Fortunately, he had a wonderful sense of humor. He roared when I told him of my friend’s cocky response, and added that there were a few monks at the monastery who had a similar attitude. He reassured me that the questions I was having were normal and part of the discernment process of discovering a faith that is your own. You can not simply “inherit” the faith of your parents but have to “work out your own sense of God” so that your faith informs how you live. You want to live authentically and be true to your deepest self. I’ll always remember this: he said that God is big enough to handle your doubts and questions. What a gift of grace that was for a young man caught in the vortex of a seemingly endless relativism.

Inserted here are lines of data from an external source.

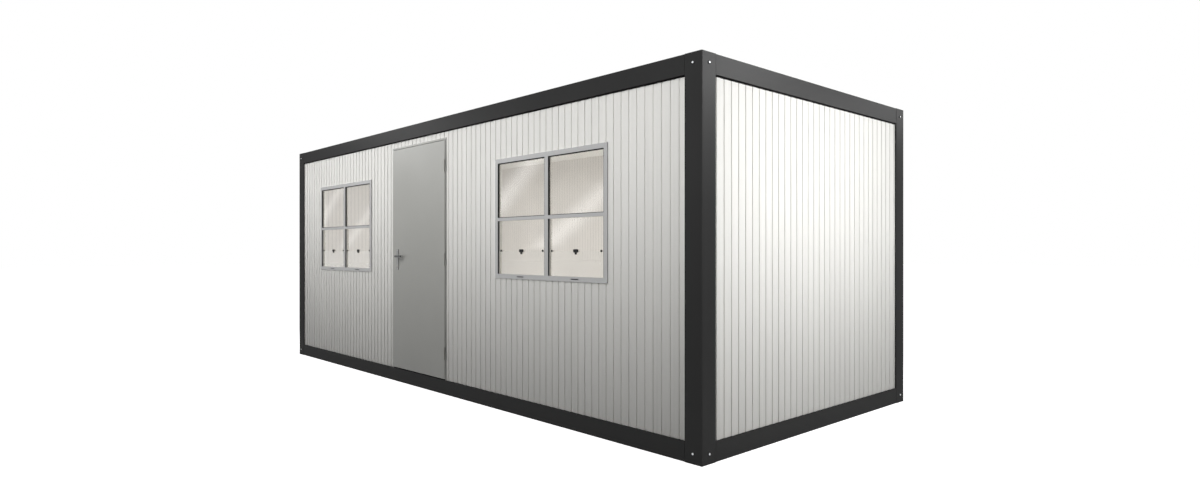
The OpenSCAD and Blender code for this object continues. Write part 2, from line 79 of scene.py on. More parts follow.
class CabinFinishes(bpy.types.PropertyGroup):
    """Colours of the cabin's surfaces."""

    steel: colour_property("Frame steel", "Powder coat of posts and beams", "#2d2d2d")
    cladding: colour_property("Cladding", "Coil coating of the ribbed outer sheets", "#ecebe7")
    lining: colour_property("Lining", "Laminate of the inner wall boards", "#e6e2dd")
    ceiling: colour_property("Ceiling", "Coating of the ceiling panel", "#eeece6")
    flooring: colour_property("Flooring", "Sheet flooring on the deck", "#8d8579")
    door: colour_property("Door", "Enamel of the leaf, its frame and hinges", "#a3a39e")
    aluminium: colour_property("Aluminium", "Anodised window sections", "#a6a6a6")
    window_white: colour_property("Window white", "Coating of the window's inner sections", "#f0eee8")
    handle_plate: colour_property("Handle plates", "Satin metal of the two plates", "#8c8d8c")
    # The levers are the plates' satin metal drawn darker: painted shade of their shaded undersides
    handle_lever_painted_shade: colour_property("Levers", "Darker satin metal of the levers", "#4a4b4c")
    zinc: colour_property("Zinc", "Bright zinc plate of bolts and screws", "#e8eaec")
    galvanised: colour_property("Galvanised steel", "Roof sheet, joists and floor sheet", "#a4a9ac")


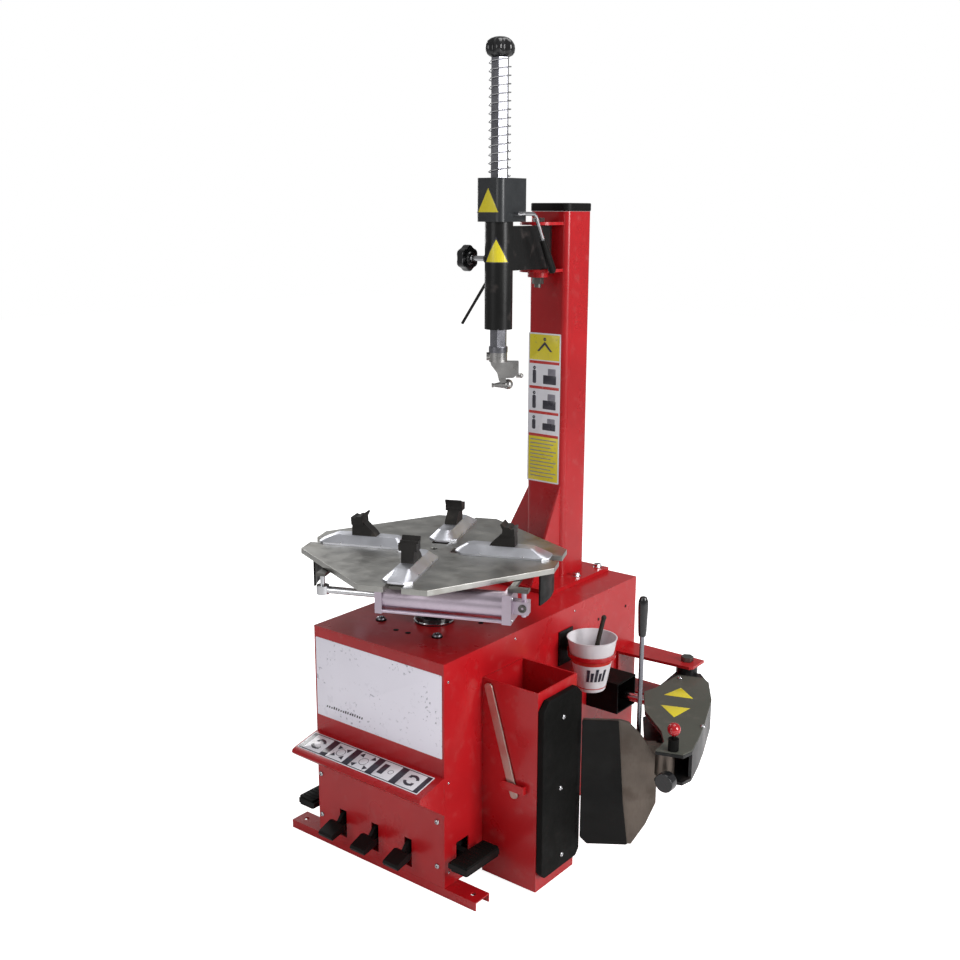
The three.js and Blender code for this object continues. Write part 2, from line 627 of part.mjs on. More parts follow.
// Slide carriage; the two slides on the cylinder line also carry bracket bars.
function slide(withBrackets) {
  const carriage = block(90, 276, -38, 38, TABLE_LOW - 8.4, TABLE_LOW - 0.6);
  const neck = block(92, 272, -SLOT_HALF + 0.7, SLOT_HALF - 0.7, TABLE_LOW - 1, TABLE_TOP + 1);
  const pieces = [carriage, neck, slideCover(), jaw()];
  if (withBrackets) {
    // One bar reaches to the clevis of one cylinder, the other to the rod eye of the second.
    pieces.push(block(248, 262, -CLAMP_SIDE - 12, 30, TABLE_LOW - 8.4, TABLE_LOW - 1));
    pieces.push(block(248, CLEVIS_R + 12, -CLAMP_SIDE - 12, -CLAMP_SIDE + 12, TABLE_LOW - 8.4, TABLE_LOW - 1));
    pieces.push(block(EYE_R - 12, EYE_R + 12, 0, CLAMP_SIDE + 12, TABLE_LOW - 8.4, TABLE_LOW - 1));
  }
  return join(...pieces);
}

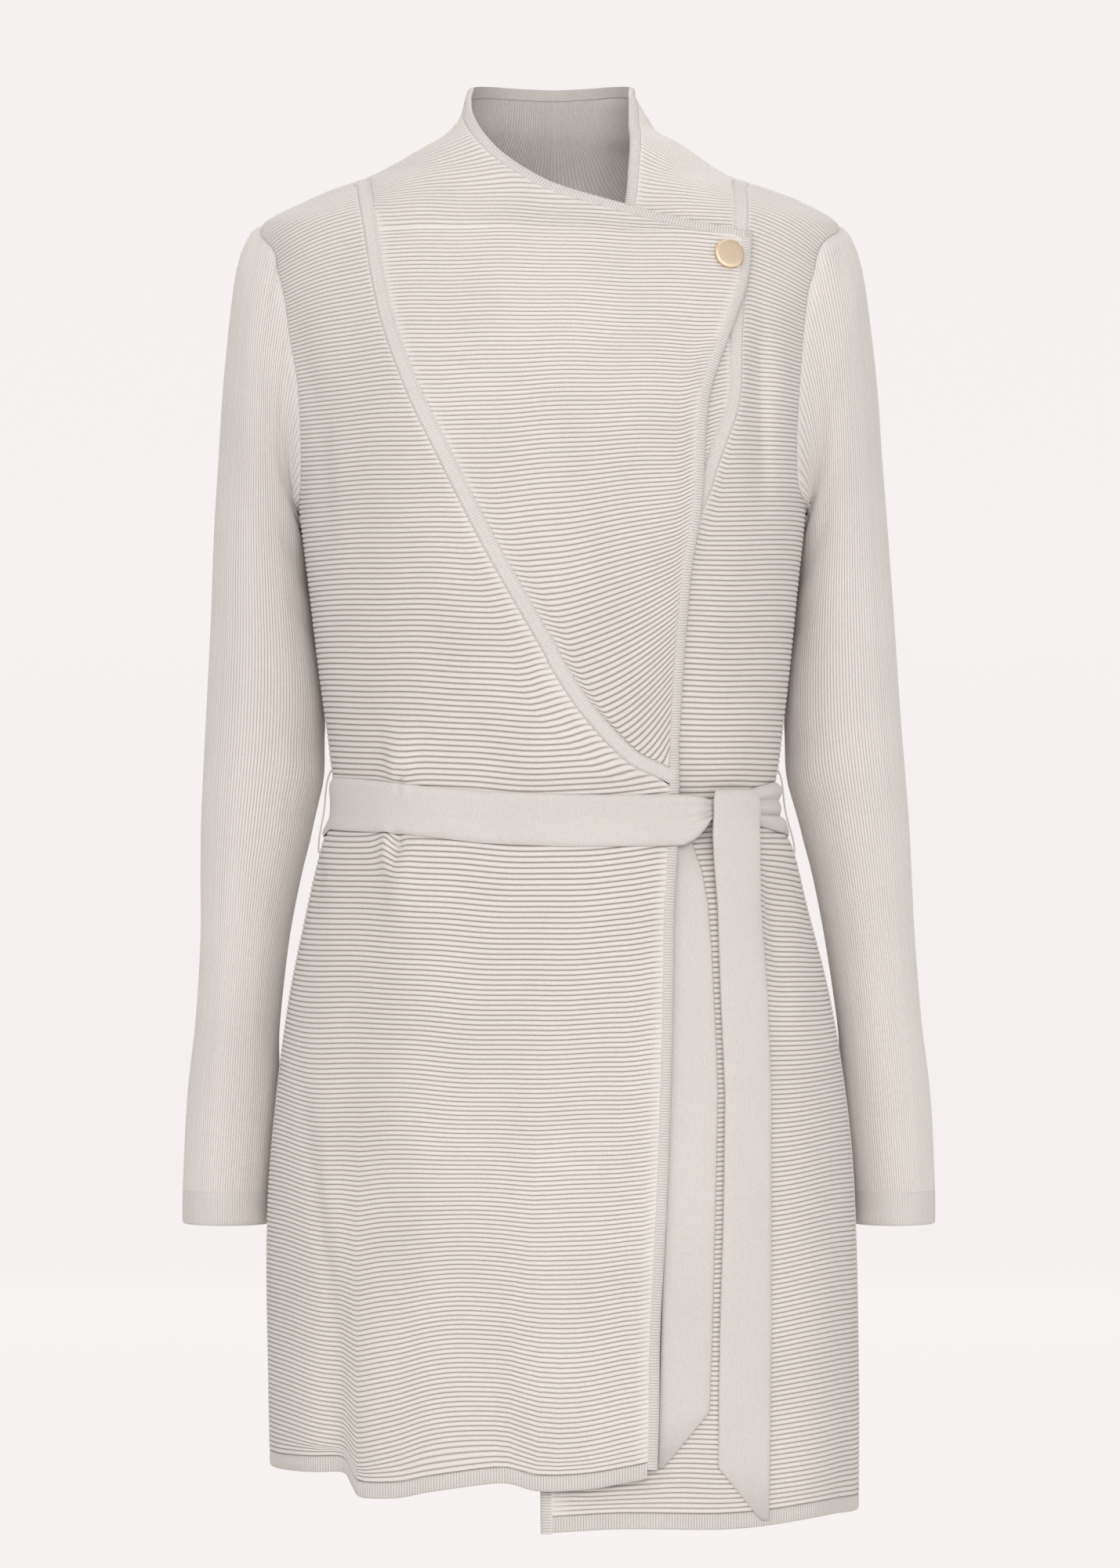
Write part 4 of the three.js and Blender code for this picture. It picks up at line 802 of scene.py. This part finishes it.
class Side:
    """The lines of one front on the form, from the waist, or the hem, up to the centre back."""

    def __init__(self, is_right):
        self.is_right = is_right
        self.name = "right" if is_right else "left"
        self.lift = overlap_lift if is_right else no_lift
        to_body = 1 if is_right else -1
        band_rows = RIGHT_BAND if is_right else LEFT_BAND
        edge_rows = RIGHT_EDGE if is_right else LEFT_EDGE
        below_rows = RIGHT_EDGE_BELOW if is_right else LEFT_EDGE_BELOW
        corner = RIGHT_EDGE_CORNER if is_right else LEFT_EDGE_CORNER
        band = places(band_rows, is_right, BAND_BEHIND)
        edge = places(edge_rows, is_right, EDGE_BEHIND, corner)
        below = places(below_rows, is_right)
        whole = np.vstack([below, edge])
        self.below = len(below)
        self.body_seam = shift(band, to_body * (BAND_WIDTH / 2 + GAP))
        self.band_body_side = shift(band, to_body * BAND_WIDTH / 2)
        self.band_lapel_side = shift(band, -to_body * BAND_WIDTH / 2)
        self.lapel_seam = shift(band, -to_body * (BAND_WIDTH / 2 + GAP))
        self.front_edge = shift(whole, to_body * (BINDING_WIDTH + GAP))
        self.binding_inner = shift(whole, to_body * BINDING_WIDTH)
        self.binding_outer = whole
        end = -CENTRE_BACK_TURN if self.is_right else 2 + CENTRE_BACK_TURN
        for line in (self.body_seam, self.band_body_side, self.band_lapel_side, self.lapel_seam,
                     self.front_edge, self.binding_inner, self.binding_outer):
            line[:, 0] = np.maximum(line[:, 0], end) if is_right else np.minimum(line[:, 0], end)
            line[-1, 0] = end
        self.lapel_edge = self.front_edge[self.below :]


def armhole_line(is_right, is_front):
    rows = ARMHOLE_BACK
    if is_front:
        rows = RIGHT_ARMHOLE_FRONT if is_right else LEFT_ARMHOLE_FRONT
    side = 0 if is_right else 2
    behind = SEAM_Q if is_right == is_front else -SEAM_Q
    middle = []
    for x, z in rows:
        if is_front:
            middle.append((float(front_q(x, z)), z))
        else:
            middle.append((float(back_q(-x - BACK_ARMHOLE_SHIFT if is_right else x, z)), z))
    ends = [(side + behind, SHOULDER_TIP_Z)], [(side + behind, UNDERARM_Z)]
    return refine(ends[0] + middle + ends[1])


def hem_z(rows, q, z):
    line = refine(np.stack([rows["x"], rows["z"]], axis=-1))
    return np.interp(form_point(q, z)[..., 0], line[:, 0], line[:, 1])


def front_panel(side):
    """A front, in rib rows from its shoulder seam down to its hem band.

    Its columns are closer together at its sharpest fold."""
    right = side.is_right
    side_q = SEAM_Q if right else 2 - SEAM_Q
    armhole = armhole_line(right, True)[::-1]
    seam = side.body_seam
    top_index = crossing(seam, 0, side_q)
    top = sample(seam, top_index)
    start = seam[0, 1] - BELOW_BAND
    hem = RIGHT_HEM if right else LEFT_HEM
    end = (hem["z"][-1] if right else hem["z"][0]) + HEM_HEIGHT + GAP
    below = side.front_edge[: side.below + FINE]

    def grid(p, shares):
        """Places of the rows at p: 0 to 1 beside the band, 1 to 2 below it, 2 to 3 the skirt."""
        inner = sample(seam, top_index * (1 - np.clip(p, 0, 1)))
        edge_z = mix(start, end, np.clip(p - 2, 0, 1))
        edge_q = np.interp(edge_z, below[:, 1], below[:, 0])
        slide = np.clip(p - 1, 0, 1)
        inner_q = mix(inner[:, 0], edge_q, slide)
        inner_z = np.where(p < 2, mix(inner[:, 1], start, slide), edge_z)
        share_down = (top[1] - inner_z) / (top[1] - UNDERARM_Z)
        high = inner_z > UNDERARM_Z
        outer_z = inner_z - (top[1] - SHOULDER_TIP_Z) * np.clip(1 - share_down, 0, 1) ** 2
        on_armhole = np.interp(outer_z, armhole[:, 1], armhole[:, 0])
        outer_q = np.where(high, on_armhole, side_q)
        q = mix(outer_q[:, None], inner_q[:, None], shares)
        z = mix(outer_z[:, None], inner_z[:, None], shares)
        wave = np.clip((SKIRT_WAVE_Z - inner_z) / (SKIRT_WAVE_Z - end), 0, 1)[:, None]
        bottom = hem_z(hem, q, HEM_LOOKUP_Z) + HEM_HEIGHT + GAP
        z = np.where(wave > 0, mix(SKIRT_WAVE_Z, bottom, wave), z)
        return q, z

    p, phases = rib_rows(grid, 3)
    widest = form_point(*grid(np.array([3.0]), np.linspace(0, 1, 60)))[0]
    width = np.sum(np.linalg.norm(np.diff(widest, axis=0), axis=1))
    centre, reach, count = RIGHT_CLOSE_COLUMNS if right else LEFT_CLOSE_COLUMNS
    shares = np.linspace(0, 1, int(width / COLUMN))
    close = np.linspace(centre - reach, centre + reach, count)
    outside = np.abs(shares - centre) > reach + BEND_SHARE * COLUMN / width
    q, z = grid(p, np.sort(np.append(shares[outside], close)))
    if not right:
        q, z = q[:, ::-1], z[:, ::-1]
    panel = ribbed(side.name + "_front_knit", q, z, phases, side.lift)
    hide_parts(side.name + "_front")
    return panel, q[-1]


def hem_band(name, q_row, rows, lift, replaced):
    """A narrow band of fine upright ribs below a panel."""
    ends = np.linspace(q_row[0], q_row[-1], 400)
    z_ends = hem_z(rows, ends, HEM_LOOKUP_Z)
    path = form_point(ends, z_ends)
    q, phases = by_phase(ends, path, lambda points: FINE_PITCH)
    heights = np.array([HEM_HEIGHT, HEM_HEIGHT - 1, HEM_HEIGHT * 0.5, 1.2, 0.3, 0])
    shape = np.array([-0.3, 0.25, 0.35, 0.3, -0.1, -0.9])
    base = hem_z(rows, q, HEM_LOOKUP_Z)
    z = base[None, :] + heights[:, None]
    q = np.broadcast_to(q, z.shape)
    relief = RIB_PROFILE[phases][None, :] * np.array([0.3, 1, 1, 1, 0.8, 0.3])[:, None]
    outer = surface(q, z, lift(q, z) + shape[:, None] + FINE_HEIGHT * relief)
    keep = every(INNER_STEP, q.shape[1])
    inner_q, inner_z = q[[0, -1]][:, keep], z[[0, -1]][:, keep]
    inner = surface(inner_q, inner_z, lift(inner_q, inner_z) - WALL)
    # The rib relief also sets the painted shade in the grooves.
    band = wall(name, outer, inner, TRIM_KNIT, relief)
    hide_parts(replaced)
    return band


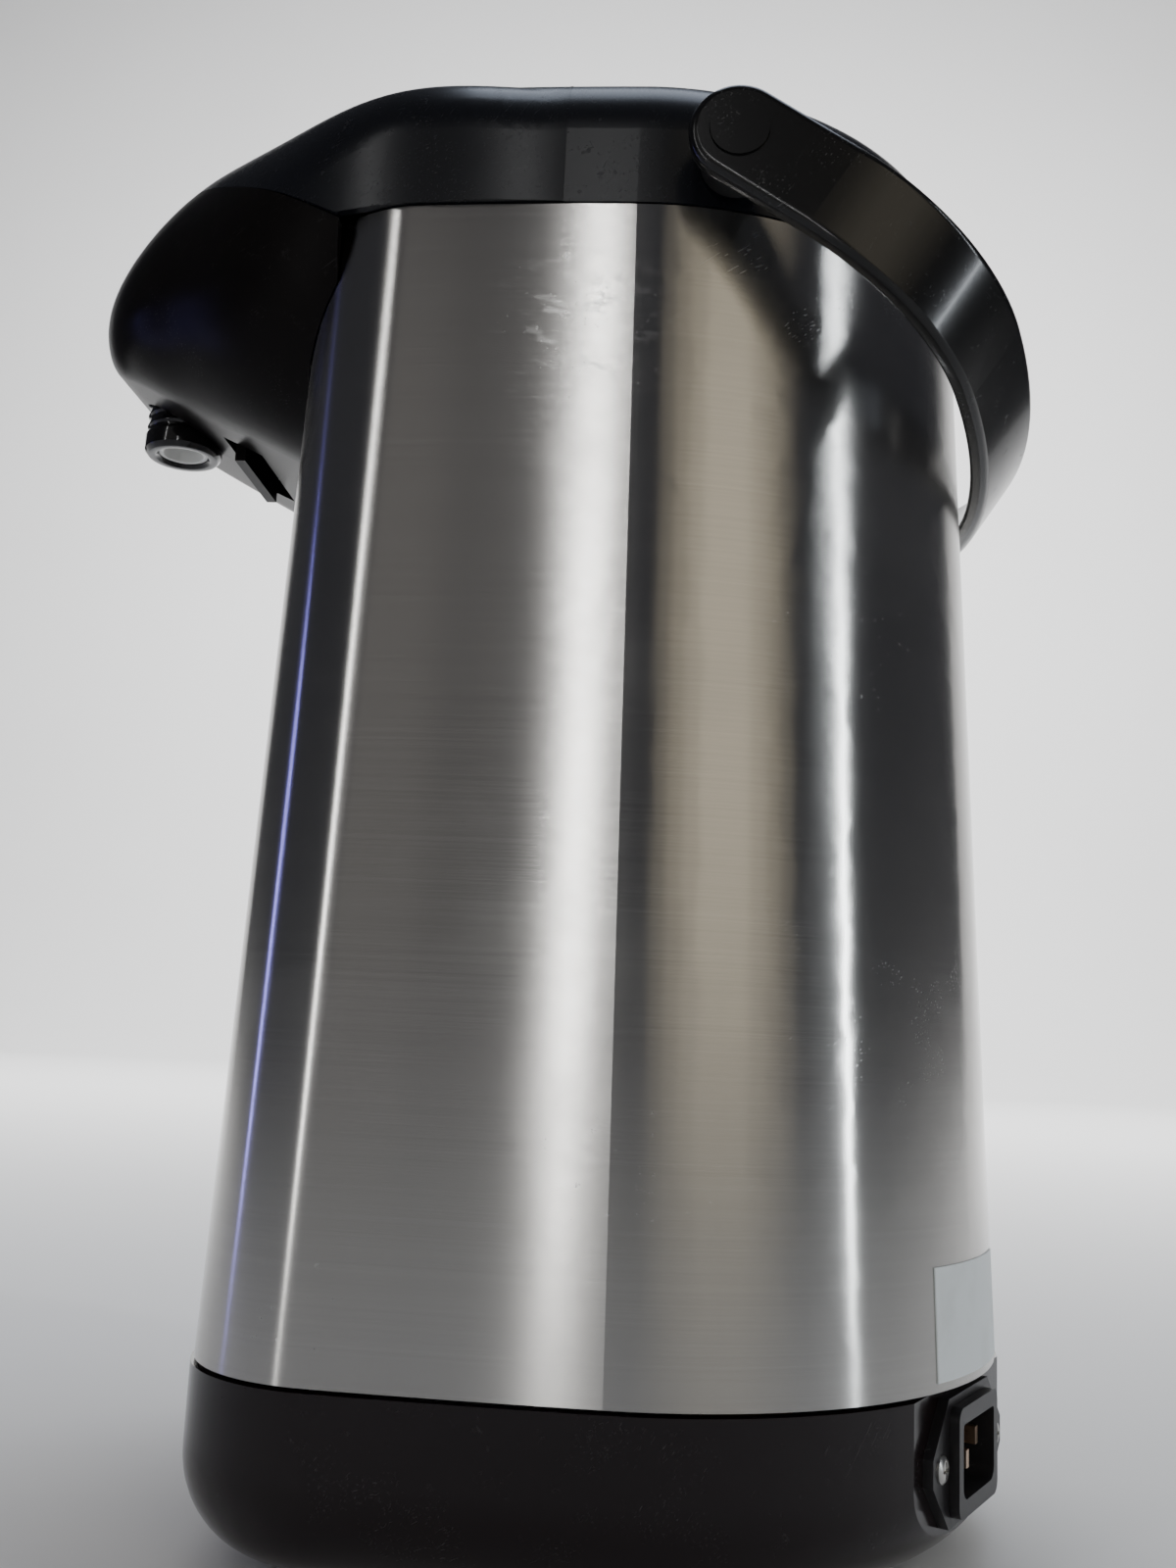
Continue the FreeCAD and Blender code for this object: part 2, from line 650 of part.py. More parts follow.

After telling him of my belief in the teachings of Jesus, particularly the concept of the covenant, of loving your neighbor and loving God as the central commitment to faith, I confessed my problem of accepting the idea of a bodily resurrection. Rather than arguing with me, he simply offered his take on what happened at Easter.

It went something like this. After the disciples had come to Jerusalem for the feast of the Passover, with high hopes that Jesus was indeed the Messiah, They were hoping that Jesus would bring in a new day for the Hebrew people, freed from the Roman’s oppression. But things didn’t go the way that they had planned. Jesus was arrested at night in the Garden of Gethsemane as he was praying. Jesus, poignantly while praying, asked if this cup of suffering and death could possibly pass him by. And yet, he trusted God and offered himself in faith. “Not my will, but thy will.”

And we know the rest of the story. He was taken before Pilate, was tried and condemned, sentenced to death on a cross. Jesus was beaten and crucified, dying there on the cross.

Jesus’ disciples fled, scared to death that they too would be arrested and killed. Fear took over their spirit, where before they had been animated by hope. Peter stands in for them all, as not only fleeing the scene, but denying Jesus, even protesting to those who were trying to link him to the condemned man that he, Peter, did not know him. These disciples were driven by self-preservation, and according to the tradition, went to hide in the upper room where Jesus had gathered them the night before to share in the fellowship of the table.

Tradition says that on Sunday morning, Jesus was resurrected, appearing to the disciples in that same room, and appearing to the women who fearlessly kept vigil by the tomb where his body had been placed. There are several accounts of other appearances in the Gospels, notably for me, his presence on the road to Emmaus, as Jesus is recognized in the breaking of the bread.

My monk admitted that he did not know how that resurrection took place. At the time of our conversation, there had been a lot of excitement around the Shroud of Turin, the burial cloth that seemed to show the image of Jesus, burned into the cloth. My monk smiled at that.

His evidence of resurrection was the transformation that occurred in the disciples. As they had fearfully fled the cross on Friday, by Sunday they had changed. On that Easter Sunday morning, they were bold in their proclamation that Jesus had indeed risen, that death could not contain his spirit, that he was alive among them. My monk saw that change as evidence that Christ had risen, even in the midst of fear and doubt. The creative power that Jesus had pointed to in his teachings and in his life, came to animate this gathering of disciples as they formed what would become the living community of faith, even in the face of persecution and martyrdom.

That made sense to me then, and still does now. I have told this experience of the surprise of finding my Easter faith to every congregation I have served.

As you come to this Easter, what hopes and fears do you bring with you? What wonderings and wonder fill your heart on Easter morning in this Springtime of new life? What sense of awe echoes in your soul? What surprise does Easter have for you this year? Blessings.

2 thoughts on “An Easter Surprise

  1. Hello David,

    Holy Easter morning,

    As I’ve said you personally during our Wieman App Zoom Group, I find it amazing that your friend a Trappist monk has approximately the same interpretation as Henry Nelson Wieman has, when he describes his POV on the resurrection. As for instance in the Source of Human Good:

    “Let us not be misunderstood. The creative transformative power was not in the man Jesus, although it could not have occurred apart from him. Rather he was in it. It required many other things besides his own solitary self. It required the Hebrew heritage, the disciples with their peculiar capacity for this kind of responsiveness, and doubtless much else of which we have little knowledge. The creative power lay in the interaction taking place between these individuals. It transformed their minds, their personalities, their appreciable world, and their community with one another and with all men. In subsequent chapters we shall try to demonstrate that this creative power is the source of all good in human existence. What happened in the group about Jesus was the lifting of this creative event to dominate their lives. What happened after the death of Jesus was the release of this creative power from constraints and limitations previously confining it; also the formation of a fellowship with an organization, ritual, symbols, and documents by which this dominance of the creative event over human concern might be perpetuated through history. Of course, there was little if any intellectual understanding of it; but intellectual understanding was not required to live under its control in the culture then and there prevailing, for men did not have our technology.” (Wieman, 1946, p. 41)

    Thank you so very much

    Johan

    Source:

    Wieman, H. N. (1946). The Source of Human Good. Chicago: Chicago University Press.